Mal connue du public, la soft law est une arme redoutable entre les mains des États, qui utilisent cette méthode quand ils veulent contourner les contraintes et la rigidité que leur imposeraient les lois nationales ou les textes et traités internationaux. Elle est souvent mobilisée dans le domaine du « contrôle des flux migratoires », sans qu’il soit facile de faire toujours la différence entre la stricte application du droit et ses contournements. L’externalisation des politiques d’asile et d’immigration est un exemple typique du recours à la soft law : l’Union européenne (UE) ou ses États membres trouvent avantage à négocier toute une foule d’arrangements aux noms divers, plus ou moins informels, avec leurs « partenaires » des pays tiers, fictivement présentés sur un pied d’égalité.

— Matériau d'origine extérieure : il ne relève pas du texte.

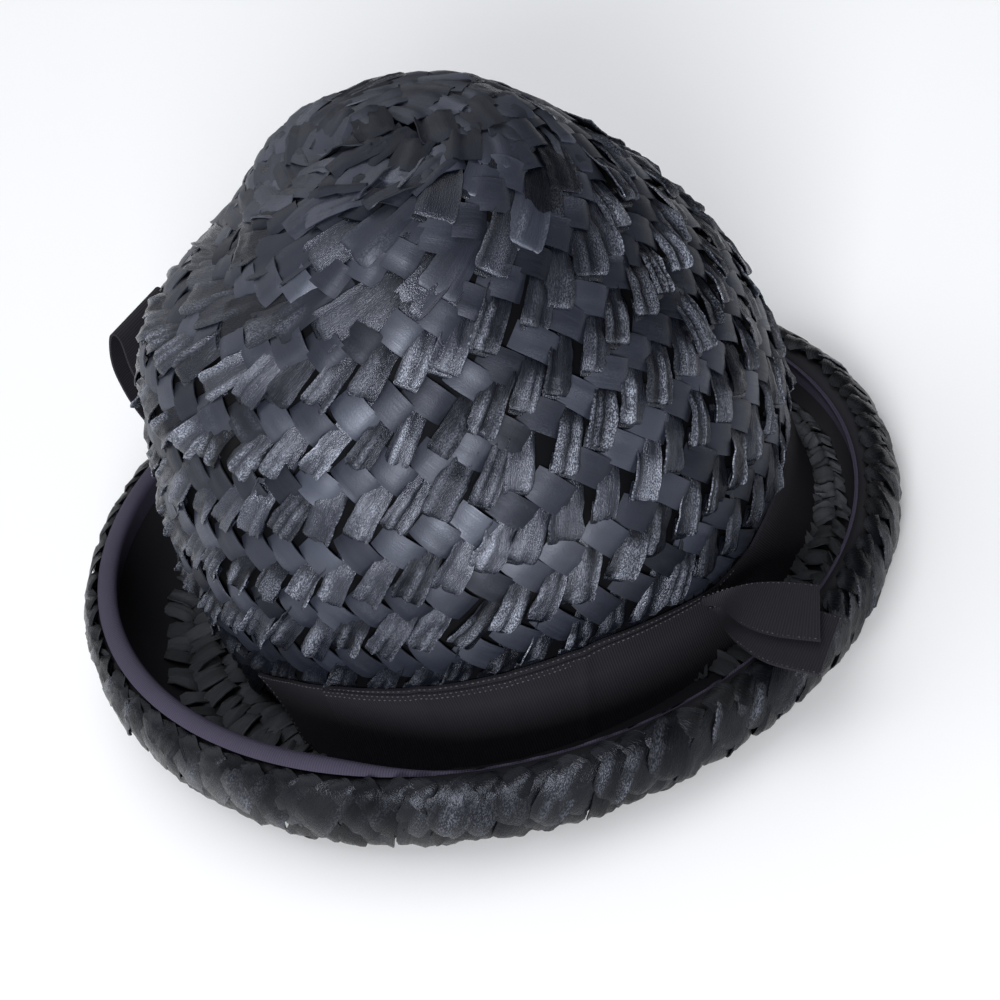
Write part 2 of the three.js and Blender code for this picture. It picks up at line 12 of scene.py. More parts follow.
import bmesh
import bpy
import numpy as np
from mathutils import Matrix, Vector, noise
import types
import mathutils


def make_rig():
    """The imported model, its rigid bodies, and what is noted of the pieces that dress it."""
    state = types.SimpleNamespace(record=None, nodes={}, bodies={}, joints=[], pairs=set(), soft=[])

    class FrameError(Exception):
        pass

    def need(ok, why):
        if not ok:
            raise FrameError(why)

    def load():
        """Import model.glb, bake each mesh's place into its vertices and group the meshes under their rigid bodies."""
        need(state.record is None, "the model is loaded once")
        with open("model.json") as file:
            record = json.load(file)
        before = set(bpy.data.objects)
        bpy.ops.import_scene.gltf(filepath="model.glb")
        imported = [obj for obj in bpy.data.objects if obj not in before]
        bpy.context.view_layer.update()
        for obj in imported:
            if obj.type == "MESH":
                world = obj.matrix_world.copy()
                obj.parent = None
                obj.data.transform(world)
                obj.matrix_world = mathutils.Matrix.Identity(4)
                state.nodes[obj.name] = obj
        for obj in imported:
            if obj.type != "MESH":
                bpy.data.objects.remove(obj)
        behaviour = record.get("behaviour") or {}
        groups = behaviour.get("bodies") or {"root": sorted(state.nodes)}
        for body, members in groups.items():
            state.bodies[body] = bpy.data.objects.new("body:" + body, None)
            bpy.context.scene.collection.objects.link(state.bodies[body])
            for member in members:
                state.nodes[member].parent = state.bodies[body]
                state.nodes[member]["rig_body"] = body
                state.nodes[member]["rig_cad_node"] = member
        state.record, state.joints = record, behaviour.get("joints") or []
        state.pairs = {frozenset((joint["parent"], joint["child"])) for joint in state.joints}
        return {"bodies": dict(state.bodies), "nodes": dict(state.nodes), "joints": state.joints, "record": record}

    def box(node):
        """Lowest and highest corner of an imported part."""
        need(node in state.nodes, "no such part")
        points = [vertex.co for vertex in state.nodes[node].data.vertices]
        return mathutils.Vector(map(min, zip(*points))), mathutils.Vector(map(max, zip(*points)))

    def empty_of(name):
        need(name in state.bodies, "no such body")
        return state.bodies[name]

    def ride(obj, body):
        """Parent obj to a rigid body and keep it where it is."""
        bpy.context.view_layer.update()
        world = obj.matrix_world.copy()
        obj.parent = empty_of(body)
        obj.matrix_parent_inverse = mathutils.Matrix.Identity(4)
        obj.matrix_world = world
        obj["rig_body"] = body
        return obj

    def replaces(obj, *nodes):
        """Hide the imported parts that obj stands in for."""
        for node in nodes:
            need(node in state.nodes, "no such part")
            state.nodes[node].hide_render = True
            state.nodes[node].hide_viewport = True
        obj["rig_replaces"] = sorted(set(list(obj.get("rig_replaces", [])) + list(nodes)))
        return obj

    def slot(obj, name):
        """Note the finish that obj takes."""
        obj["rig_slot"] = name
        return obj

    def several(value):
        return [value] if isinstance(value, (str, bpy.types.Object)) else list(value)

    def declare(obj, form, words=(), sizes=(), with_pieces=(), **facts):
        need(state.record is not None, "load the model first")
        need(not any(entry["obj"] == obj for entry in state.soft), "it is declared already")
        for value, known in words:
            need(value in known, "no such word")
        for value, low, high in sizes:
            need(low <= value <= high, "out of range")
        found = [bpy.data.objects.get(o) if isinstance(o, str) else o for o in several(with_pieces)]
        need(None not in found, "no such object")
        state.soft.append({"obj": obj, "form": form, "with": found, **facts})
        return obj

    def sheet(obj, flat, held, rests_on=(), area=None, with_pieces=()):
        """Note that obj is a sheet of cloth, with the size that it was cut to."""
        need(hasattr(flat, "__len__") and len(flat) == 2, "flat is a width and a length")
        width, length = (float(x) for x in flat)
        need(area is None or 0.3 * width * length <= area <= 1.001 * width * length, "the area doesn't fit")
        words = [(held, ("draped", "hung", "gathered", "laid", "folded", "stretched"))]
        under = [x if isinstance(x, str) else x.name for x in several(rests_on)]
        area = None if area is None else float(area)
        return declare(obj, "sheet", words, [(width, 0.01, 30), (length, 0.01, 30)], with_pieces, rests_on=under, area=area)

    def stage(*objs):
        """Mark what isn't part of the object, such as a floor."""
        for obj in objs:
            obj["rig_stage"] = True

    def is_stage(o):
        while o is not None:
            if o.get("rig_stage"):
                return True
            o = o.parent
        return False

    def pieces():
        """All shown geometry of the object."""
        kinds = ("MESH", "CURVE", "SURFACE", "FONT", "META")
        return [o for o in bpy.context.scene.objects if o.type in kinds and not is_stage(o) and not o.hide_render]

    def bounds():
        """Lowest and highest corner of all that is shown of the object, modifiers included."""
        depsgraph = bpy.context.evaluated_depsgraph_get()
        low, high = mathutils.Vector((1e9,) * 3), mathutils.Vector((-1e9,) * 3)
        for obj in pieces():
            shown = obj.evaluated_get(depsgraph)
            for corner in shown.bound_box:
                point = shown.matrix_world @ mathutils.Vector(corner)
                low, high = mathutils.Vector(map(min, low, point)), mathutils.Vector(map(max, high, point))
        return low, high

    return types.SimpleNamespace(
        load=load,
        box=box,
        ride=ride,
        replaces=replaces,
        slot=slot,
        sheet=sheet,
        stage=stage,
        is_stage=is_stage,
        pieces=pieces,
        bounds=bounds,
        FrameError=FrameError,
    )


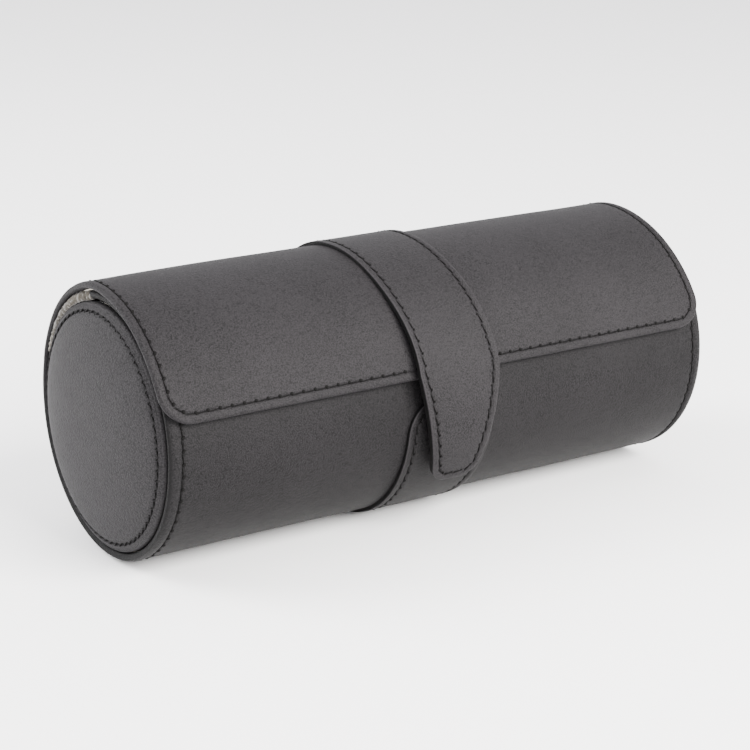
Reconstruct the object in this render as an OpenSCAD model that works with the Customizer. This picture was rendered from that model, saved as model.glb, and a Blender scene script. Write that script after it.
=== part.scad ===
// Travel case for three watches: a stiffened leather tube with a wrap-around lid, a strap whose
// tapering tab closes it by a hidden magnet, padded ends, two dividers and three watch cushions.
// The tube runs along X, the front is -Y, and the belt's flattened underside stands at Z = 0.
// Angles around the tube start at the front and run up and over the top: 0 front, 90 top, 180 back.

/* [Tube] */
// Length of the tube wall
case_len = 202.5; // [150:0.5:260]
// Outer diameter of the tube wall
case_d = 82.6; // [78:0.2:96]
// Angle of the wall's free edge, which ends just past the top, under the lid
wall_edge_a = 98; // [88:1:105]
// Angle of the fold line at the back, where the lid turns
fold_a = 165; // [155:1:172]

/* [Sheet layers] */
// Thickness of the outer leather
leather_t = 1.4; // [0.8:0.1:1.6]
// Thickness of the stiffening board
board_t = 0.7; // [0.6:0.1:1.4]
// Thickness of the suede lining
suede_t = 0.5; // [0.4:0.1:1]
// Width of the leather turned in around the edges of a sheet
turn_in = 4; // [2:0.5:7]
// Clearance between pieces that lie loosely against each other
play = 0.3; // [0.2:0.05:0.5]

/* [Lid] */
// Place of the lid's middle along the tube, a little left of the wall's
lid_x = -1.5; // [-3:0.5:3]
// Clearance between the closed lid and the wall under it
lid_gap = 0.4; // [0.3:0.1:1]
// Angle of the lid's front edge
lid_edge_a = 14; // [8:0.5:30]
// Radius of the lid's front corners
lid_corner_r = 10; // [6:0.5:20]

/* [Strap and belt] */
// Width of the strap over the lid and of the belt around the tube
strap_w = 32; // [24:0.5:44]
// Place of the strap's centre line along the tube
strap_x = -2.5; // [-20:0.5:20]
// Thickness of the strap's leather
strap_leather_t = 1; // [0.8:0.1:1.4]
// Thickness of the backing under the strap's leather
strap_backing_t = 0.7; // [0.5:0.1:1]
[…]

La finalité est de contraindre ces derniers à stopper l’immigration à la source ou à reprendre sur leur sol les indésirables qu’on leur renverra, parfois au prétexte de l’urgence (comme ce fut le cas avec la « déclaration » UE-Turquie en mars 2016, supposée mettre fin à la mal nommée « crise migratoire ») : avec la soft law, certaines clauses contraires aux droits fondamentaux peuvent rester occultes. Les abus seront imputés à ces autorités extérieures à l’Europe, les instances parlementaires ou judiciaires ne seront pas saisies, les dissensions internes seront moins visibles et, devant d’éventuels écueils, il sera plus aisé de changer de cap.

S’ouvre ainsi un vaste domaine à des formes d’infra-droit qui, par-delà la diversité des modes opératoires, mènent inévitablement au déni des normes en vigueur. D’où l’enjeu que représente, pour les associations de défense des droits humains, la connaissance des mécanismes de la soft law et des discours publics qui visent à en imposer la légitimité dans l’opinion.